Das Privatfernsehen darf ruhig etwas 'flacher' sein als die öffentlich-rechtlichen Sendeanstalten. Für viele Menschen ist es willkommene Berieselung nach einem harten Arbeitstag. Doch auch diese Freiheit hat Grenzen, nämlich die des guten Geschmacks.
So schaute ich am vergangenen Freitag Abend eine Ausgabe des wiederaufgerollten Formats 'Familien-Duell' auf RTL. Moderator Daniel Hartwich meinte sinngemäß zu Sonja Zietlow, die als Kandidatin auftrat (und mit der er gemeinsam das 'Dschungelcamp' moderiert hatte), die Melonen (die sich sonst an ihrer Kleidung befinden) habe sie diesmal zu Hause gelassen; aber es käme ja noch Sophia Wollersheim (die Frau eines 'Rotlichtkönigs'), womit dann die echten Melonen das Studio beträten.
"Gähhhn, aus der Pubertät bin ich eigentlich raus", dachte ich bei mir, war aber bereits vorgewarnt, was das restliche Niveau der Sendung angehen sollte. Leider behielt ich Recht. Wenig später wurde die Frage gestellt, was man in den Mund nehme, ohne es zu schlucken (hahaha, die Witzkanonen von RTL), welche offenbar als Steilvorlage gedacht war, die Sonja Zietlow dankend annahm. Als Hartwich dann auch noch die Wörter 'Penis', 'Pimmel' und 'Schwanz' anführte, war es endgültig vorbei. Ich bin nicht spießig, aber sich wie Kindergartenkinder über obszöne Begriffe zu bekringeln...? Ich glaube, so infantil ist selbst das RTL-Publikum nicht.

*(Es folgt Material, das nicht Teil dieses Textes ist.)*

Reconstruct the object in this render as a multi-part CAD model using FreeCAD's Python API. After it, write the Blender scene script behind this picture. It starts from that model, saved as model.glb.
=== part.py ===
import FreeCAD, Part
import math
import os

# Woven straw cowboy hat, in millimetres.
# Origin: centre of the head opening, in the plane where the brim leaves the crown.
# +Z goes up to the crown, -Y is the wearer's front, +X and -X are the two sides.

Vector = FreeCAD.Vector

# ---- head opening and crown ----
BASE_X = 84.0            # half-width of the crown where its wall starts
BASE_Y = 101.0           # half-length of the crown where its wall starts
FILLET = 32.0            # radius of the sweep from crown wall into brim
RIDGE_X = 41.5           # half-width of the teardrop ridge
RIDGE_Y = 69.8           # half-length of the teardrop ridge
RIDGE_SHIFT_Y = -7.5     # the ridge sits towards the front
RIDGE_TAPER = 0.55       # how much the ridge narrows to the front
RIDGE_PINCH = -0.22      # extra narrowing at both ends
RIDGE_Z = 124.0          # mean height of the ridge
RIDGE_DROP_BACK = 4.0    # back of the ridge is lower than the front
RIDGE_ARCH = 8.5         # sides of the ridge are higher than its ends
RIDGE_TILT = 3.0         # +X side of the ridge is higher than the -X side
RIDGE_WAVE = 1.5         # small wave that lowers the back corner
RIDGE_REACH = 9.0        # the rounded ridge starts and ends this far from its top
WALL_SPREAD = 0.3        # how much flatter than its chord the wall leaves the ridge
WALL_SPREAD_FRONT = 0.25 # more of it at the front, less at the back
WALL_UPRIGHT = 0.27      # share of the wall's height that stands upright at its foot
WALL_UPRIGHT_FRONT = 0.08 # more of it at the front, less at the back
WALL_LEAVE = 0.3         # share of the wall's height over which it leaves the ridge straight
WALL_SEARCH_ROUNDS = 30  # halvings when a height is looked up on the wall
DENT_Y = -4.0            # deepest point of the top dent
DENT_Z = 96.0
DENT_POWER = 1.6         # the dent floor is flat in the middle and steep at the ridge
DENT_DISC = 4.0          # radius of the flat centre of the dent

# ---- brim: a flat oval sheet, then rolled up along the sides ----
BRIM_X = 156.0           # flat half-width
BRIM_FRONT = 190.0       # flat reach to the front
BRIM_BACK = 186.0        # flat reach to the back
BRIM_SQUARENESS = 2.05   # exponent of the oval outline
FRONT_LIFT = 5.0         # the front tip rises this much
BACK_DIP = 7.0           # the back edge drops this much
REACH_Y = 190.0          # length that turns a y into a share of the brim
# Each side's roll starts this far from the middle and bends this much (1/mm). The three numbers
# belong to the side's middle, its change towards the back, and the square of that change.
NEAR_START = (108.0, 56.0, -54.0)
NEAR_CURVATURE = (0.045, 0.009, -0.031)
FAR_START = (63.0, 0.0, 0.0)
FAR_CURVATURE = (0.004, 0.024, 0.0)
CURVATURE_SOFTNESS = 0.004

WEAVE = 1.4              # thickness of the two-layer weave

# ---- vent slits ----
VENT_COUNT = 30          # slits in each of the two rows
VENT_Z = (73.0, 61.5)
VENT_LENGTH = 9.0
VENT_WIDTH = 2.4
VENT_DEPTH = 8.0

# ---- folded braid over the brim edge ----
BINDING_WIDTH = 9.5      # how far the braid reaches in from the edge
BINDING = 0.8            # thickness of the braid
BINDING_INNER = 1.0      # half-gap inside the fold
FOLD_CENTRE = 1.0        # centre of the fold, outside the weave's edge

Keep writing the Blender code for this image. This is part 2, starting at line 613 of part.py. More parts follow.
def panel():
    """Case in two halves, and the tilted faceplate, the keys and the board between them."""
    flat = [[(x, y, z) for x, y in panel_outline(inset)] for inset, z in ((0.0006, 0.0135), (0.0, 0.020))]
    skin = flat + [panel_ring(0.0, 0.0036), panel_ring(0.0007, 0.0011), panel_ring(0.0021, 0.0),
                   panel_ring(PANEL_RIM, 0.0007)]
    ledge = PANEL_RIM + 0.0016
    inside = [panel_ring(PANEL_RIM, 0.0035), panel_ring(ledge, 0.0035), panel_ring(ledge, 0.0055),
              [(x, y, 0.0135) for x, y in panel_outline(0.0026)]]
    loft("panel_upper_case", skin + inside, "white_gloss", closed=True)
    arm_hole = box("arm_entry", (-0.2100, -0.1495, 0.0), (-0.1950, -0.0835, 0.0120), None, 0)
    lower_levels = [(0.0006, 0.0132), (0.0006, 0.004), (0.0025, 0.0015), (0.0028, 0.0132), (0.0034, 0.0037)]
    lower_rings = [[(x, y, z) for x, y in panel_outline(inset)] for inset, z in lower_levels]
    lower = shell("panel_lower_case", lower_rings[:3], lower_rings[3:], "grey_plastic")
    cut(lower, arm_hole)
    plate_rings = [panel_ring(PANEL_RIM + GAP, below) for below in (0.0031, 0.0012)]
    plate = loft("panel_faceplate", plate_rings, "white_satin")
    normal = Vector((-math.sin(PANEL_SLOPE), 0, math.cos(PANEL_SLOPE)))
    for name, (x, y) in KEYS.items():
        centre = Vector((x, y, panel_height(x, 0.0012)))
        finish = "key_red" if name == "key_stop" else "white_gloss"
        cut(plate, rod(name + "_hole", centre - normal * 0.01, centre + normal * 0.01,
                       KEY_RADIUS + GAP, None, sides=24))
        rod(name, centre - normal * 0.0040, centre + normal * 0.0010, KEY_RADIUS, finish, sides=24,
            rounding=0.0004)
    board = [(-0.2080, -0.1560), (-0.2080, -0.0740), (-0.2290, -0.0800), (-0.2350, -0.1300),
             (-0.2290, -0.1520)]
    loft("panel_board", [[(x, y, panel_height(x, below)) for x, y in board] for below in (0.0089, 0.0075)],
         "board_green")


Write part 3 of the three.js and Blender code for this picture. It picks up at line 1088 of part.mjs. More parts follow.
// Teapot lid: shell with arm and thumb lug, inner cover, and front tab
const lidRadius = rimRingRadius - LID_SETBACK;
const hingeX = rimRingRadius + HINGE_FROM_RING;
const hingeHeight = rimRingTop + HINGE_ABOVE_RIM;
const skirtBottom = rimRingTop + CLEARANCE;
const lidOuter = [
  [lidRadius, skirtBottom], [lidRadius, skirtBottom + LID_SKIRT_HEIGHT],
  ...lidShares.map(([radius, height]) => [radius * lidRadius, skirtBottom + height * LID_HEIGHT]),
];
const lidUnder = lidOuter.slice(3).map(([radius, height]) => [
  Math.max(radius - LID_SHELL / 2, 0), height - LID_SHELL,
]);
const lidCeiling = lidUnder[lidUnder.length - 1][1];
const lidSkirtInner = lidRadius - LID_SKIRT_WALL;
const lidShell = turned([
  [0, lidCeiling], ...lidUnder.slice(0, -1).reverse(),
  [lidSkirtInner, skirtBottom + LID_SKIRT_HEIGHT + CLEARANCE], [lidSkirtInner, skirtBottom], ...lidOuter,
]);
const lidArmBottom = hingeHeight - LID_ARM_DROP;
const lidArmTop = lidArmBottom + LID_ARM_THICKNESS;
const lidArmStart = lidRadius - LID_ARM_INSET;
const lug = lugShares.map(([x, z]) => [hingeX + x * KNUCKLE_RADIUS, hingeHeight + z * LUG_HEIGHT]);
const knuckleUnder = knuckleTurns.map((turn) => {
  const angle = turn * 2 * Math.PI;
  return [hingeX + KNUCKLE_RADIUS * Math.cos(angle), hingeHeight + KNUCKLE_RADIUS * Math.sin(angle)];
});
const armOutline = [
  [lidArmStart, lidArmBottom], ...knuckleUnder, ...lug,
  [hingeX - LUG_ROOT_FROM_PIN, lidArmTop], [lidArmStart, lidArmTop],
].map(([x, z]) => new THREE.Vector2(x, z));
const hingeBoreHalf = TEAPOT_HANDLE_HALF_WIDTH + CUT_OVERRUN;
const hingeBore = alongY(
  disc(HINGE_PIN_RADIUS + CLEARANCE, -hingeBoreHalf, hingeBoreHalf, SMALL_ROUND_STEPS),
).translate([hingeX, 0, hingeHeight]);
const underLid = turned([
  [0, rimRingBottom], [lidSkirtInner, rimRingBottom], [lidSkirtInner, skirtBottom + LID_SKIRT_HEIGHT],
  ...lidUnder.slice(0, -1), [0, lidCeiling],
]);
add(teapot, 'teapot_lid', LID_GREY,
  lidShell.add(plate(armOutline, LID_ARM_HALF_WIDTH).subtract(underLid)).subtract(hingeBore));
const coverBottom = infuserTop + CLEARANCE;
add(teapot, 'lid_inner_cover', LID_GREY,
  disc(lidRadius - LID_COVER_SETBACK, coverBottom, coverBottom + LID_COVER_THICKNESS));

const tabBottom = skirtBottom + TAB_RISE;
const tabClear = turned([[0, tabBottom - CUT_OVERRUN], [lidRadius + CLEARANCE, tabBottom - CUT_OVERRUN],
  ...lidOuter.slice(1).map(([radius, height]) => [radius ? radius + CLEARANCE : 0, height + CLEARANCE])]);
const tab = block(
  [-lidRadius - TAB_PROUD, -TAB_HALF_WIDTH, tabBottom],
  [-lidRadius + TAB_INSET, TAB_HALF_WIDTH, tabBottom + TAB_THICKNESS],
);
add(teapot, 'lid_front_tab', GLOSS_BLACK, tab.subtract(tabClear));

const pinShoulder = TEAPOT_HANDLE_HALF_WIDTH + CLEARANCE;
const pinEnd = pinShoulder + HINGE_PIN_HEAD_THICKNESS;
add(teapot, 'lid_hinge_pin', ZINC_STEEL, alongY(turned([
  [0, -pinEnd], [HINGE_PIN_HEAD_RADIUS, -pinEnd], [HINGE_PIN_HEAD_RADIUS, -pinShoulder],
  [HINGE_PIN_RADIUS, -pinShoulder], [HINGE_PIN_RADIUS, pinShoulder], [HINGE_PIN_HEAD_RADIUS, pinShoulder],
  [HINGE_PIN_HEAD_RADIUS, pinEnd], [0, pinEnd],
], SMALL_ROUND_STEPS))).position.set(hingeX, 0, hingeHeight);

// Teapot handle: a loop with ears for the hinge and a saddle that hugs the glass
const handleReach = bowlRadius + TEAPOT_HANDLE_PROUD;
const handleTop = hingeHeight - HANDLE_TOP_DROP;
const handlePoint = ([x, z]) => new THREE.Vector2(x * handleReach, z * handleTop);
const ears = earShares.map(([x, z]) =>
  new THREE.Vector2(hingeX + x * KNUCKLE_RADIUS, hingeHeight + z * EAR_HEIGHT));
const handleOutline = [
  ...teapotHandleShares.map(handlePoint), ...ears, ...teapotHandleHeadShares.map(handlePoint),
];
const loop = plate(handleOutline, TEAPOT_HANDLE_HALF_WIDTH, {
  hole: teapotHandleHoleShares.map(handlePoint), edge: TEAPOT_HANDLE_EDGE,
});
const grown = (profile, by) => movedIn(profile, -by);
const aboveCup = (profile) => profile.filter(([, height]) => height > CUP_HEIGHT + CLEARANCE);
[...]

Doch solche Niveaulosigkeiten sind offenbar kein reines RTL-'Problem'. Auf Sat.1 lief zeitgleich die Sendung 'Mein Mann kann'. In dieser geht es darum, dass Frauen ihre Männer in Bezug auf deren Leistungsfähigkeit richtig einschätzen sollen - ein Konzept, das an sich schon sehr fragwürdig ist, dient es doch dazu, dem Klischee folgend Leistung mit Männlichkeit zu assoziieren ("was ist mein Mann für ein toller Hecht"), um letzten Endes das 'Alphatier' zum Sieger zu küren... *augenroll*
Aber darum soll es jetzt gar nicht gehen. In der konkreten Sendung ging es unter 'fachmännischer' Anleitung von Spaßvogel und 'Allzweckwaffe' Oliver Pocher darum, sich Tackernadeln in die Haut zu schießen und den Schmerz auszuhalten (was sind die Kandidaten doch männlich...). Jedoch war das noch längst nicht alles: Zur Krönung des schlechten Geschmacks musste 'Ballermann-König' Jürgen Drews hinhalten, im Wortsinn, nämlich seinen nackten Hintern. Seine Frau Ramona versenkte - spärlich bekleidet - unter dem Johlen des Publikums einige Tackernadeln im Gesäß ihres Mannes, der diese Aktion mit einigen 'Gags' zu untermalen suchte.
Das Niveau? War an diesem Abend wohl kein gern gesehener Gast! Mir fiel Marcel Reich-Ranicki ein, der einmal über Charlotte Roches Buch 'Feuchtgebiete' gesagt hat: "Das ist kein schlechter Stil, das ist gar kein Stil." In diesem Sinne empfehle ich als Film zum Thema unbedingt 'Free Rainer - Dein Fernseher lügt' (siehe auch hier) und hoffe, dass auch Sie, liebe Leser, das Fernsehgerät bewusster nutzen. Gerne als seichte Unterhaltung, aber bitte mit einem letzten Rest Würde und Anstand.